WHAT IS REQUIRED | Quote exactly the lines from the line containing "Write the Blender Python" to the line containing "plug-in boom microphone.", both lines included, please, and nothing more.

PROVIDED ENTRIES |
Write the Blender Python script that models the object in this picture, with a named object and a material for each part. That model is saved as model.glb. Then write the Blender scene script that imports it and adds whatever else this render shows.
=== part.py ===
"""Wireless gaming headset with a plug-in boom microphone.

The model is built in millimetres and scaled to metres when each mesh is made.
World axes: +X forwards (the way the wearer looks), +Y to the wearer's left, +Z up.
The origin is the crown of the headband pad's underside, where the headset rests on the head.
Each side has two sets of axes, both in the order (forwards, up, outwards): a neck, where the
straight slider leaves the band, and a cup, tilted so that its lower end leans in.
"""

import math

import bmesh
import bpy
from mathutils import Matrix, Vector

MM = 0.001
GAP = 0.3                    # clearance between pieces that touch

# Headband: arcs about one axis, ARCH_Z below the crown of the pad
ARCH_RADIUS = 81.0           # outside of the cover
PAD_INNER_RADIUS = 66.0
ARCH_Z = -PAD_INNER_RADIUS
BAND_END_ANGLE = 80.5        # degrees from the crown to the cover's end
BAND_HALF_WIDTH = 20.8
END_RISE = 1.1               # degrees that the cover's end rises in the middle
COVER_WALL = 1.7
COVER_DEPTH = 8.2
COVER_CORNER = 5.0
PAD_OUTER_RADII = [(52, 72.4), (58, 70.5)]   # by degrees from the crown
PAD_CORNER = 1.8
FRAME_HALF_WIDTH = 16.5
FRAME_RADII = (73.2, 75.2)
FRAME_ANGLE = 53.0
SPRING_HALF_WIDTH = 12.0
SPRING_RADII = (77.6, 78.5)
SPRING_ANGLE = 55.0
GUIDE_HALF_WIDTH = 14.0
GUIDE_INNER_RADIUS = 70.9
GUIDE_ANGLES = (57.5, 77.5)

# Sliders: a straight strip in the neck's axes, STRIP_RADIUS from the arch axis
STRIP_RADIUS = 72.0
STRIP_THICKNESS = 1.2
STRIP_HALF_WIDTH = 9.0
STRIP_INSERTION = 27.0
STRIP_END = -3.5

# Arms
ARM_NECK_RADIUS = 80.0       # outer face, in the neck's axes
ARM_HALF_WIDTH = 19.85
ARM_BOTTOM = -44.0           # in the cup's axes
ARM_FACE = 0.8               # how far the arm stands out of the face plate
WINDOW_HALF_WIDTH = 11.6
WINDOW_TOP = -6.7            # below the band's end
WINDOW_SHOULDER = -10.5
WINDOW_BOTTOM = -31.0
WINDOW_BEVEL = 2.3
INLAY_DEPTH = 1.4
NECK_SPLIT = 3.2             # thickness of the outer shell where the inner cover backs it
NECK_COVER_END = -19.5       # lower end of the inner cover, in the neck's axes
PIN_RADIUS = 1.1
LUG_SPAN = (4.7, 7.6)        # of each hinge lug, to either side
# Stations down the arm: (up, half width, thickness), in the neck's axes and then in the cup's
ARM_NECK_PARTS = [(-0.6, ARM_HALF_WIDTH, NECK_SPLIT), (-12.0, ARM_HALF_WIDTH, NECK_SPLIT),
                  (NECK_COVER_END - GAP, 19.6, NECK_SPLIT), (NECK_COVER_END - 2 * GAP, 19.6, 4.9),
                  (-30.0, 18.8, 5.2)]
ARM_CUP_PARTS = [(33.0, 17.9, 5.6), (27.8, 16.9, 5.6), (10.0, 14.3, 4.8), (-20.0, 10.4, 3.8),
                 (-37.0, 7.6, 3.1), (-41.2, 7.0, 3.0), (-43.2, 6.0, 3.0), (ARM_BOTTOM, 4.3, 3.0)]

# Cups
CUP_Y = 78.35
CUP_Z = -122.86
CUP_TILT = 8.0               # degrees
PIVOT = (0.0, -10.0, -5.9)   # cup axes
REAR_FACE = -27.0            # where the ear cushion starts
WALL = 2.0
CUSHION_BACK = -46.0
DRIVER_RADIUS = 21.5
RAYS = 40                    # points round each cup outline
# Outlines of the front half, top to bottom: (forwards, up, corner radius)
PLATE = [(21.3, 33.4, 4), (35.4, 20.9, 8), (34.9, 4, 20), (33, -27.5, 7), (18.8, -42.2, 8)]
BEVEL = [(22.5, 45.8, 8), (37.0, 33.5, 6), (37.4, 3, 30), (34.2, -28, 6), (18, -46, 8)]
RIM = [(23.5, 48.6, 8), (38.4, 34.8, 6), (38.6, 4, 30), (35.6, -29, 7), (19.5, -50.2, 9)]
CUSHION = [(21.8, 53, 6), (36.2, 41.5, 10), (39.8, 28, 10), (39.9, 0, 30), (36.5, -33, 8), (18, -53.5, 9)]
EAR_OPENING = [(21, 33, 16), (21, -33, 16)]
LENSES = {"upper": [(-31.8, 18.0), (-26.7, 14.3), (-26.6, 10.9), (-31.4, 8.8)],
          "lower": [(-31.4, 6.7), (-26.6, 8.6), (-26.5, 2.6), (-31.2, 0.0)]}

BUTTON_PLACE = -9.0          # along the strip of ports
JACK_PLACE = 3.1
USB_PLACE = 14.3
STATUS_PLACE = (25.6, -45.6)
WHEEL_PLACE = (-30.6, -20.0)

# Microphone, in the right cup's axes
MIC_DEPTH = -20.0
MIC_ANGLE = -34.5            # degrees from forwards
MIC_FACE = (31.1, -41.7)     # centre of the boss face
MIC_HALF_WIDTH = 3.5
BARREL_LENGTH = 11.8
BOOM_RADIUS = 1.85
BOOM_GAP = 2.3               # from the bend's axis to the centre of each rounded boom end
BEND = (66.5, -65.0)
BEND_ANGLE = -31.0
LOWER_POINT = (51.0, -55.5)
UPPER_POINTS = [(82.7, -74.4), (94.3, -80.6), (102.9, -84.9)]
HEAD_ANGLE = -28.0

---

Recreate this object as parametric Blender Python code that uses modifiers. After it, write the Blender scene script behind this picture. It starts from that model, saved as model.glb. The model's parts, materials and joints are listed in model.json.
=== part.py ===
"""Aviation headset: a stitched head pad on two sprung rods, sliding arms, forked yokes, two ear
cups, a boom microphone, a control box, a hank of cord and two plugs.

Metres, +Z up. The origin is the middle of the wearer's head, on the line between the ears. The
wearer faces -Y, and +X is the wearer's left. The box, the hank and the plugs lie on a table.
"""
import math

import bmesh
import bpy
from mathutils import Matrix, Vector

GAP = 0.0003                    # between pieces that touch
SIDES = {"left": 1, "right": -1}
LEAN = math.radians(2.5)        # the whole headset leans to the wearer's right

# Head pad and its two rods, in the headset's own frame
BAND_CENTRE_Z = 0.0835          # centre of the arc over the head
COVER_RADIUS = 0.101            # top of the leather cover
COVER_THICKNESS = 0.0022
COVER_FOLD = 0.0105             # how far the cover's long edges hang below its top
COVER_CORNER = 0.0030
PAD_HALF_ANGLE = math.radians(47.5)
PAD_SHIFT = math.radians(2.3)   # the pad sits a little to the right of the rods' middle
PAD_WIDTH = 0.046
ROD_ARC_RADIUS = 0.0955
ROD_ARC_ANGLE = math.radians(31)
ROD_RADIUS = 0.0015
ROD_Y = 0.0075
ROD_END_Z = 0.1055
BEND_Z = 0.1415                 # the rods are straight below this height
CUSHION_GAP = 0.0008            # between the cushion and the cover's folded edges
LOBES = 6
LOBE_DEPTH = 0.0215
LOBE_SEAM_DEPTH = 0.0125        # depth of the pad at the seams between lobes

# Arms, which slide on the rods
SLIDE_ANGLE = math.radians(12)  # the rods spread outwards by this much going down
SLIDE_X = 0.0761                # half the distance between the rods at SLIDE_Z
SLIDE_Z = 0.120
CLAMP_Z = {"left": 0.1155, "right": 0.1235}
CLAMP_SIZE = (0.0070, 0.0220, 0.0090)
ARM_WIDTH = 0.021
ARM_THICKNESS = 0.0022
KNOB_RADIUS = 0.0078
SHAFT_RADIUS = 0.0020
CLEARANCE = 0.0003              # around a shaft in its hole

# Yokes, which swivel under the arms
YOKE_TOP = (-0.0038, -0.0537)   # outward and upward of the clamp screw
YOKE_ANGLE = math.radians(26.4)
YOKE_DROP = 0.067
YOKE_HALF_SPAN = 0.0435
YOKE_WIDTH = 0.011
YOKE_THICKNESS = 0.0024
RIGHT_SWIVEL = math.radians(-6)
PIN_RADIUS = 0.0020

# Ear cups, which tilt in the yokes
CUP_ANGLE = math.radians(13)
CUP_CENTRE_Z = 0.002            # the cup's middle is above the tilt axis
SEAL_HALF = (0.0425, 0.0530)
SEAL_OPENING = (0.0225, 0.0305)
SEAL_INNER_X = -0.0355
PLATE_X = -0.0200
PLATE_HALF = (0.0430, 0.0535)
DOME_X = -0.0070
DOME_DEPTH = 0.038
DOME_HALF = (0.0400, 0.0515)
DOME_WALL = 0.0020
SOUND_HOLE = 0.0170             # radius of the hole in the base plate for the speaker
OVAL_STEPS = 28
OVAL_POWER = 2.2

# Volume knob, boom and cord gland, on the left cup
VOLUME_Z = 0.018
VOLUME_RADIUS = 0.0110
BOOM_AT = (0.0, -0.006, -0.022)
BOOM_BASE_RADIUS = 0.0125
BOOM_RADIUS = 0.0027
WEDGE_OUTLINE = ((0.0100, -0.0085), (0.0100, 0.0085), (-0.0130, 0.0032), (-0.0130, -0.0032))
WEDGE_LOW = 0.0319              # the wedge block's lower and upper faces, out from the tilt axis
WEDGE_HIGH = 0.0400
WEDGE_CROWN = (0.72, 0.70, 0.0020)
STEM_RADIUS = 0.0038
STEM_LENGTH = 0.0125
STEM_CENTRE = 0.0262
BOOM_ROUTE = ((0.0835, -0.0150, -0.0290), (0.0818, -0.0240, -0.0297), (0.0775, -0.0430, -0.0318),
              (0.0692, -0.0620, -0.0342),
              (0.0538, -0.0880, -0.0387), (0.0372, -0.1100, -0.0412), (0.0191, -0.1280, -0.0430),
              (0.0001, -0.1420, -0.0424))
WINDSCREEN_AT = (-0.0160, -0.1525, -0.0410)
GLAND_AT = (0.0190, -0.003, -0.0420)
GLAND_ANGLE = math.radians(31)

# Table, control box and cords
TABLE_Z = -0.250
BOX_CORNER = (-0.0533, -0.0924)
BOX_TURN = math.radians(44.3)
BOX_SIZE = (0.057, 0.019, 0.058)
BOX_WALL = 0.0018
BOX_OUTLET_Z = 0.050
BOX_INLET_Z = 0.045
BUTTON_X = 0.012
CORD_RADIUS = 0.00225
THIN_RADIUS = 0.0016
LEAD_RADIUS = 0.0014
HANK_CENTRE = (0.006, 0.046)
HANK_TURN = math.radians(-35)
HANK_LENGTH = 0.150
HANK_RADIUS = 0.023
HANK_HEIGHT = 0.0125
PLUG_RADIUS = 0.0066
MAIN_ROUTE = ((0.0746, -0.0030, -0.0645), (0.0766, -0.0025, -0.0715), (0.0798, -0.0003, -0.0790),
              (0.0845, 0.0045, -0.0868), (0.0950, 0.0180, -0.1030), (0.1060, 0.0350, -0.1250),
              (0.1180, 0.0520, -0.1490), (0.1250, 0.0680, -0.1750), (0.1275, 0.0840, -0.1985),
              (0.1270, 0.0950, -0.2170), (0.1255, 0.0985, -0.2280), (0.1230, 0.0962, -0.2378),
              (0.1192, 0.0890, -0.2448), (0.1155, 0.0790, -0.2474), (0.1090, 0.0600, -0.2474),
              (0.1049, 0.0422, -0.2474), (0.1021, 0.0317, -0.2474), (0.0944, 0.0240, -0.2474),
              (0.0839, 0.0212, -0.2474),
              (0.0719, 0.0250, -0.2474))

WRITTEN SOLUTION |
Write the Blender Python script that models the object in this picture, with a named object and a material for each part. That model is saved as model.glb. Then write the Blender scene script that imports it and adds whatever else this render shows.
=== part.py ===
"""Wireless gaming headset with a plug-in boom microphone.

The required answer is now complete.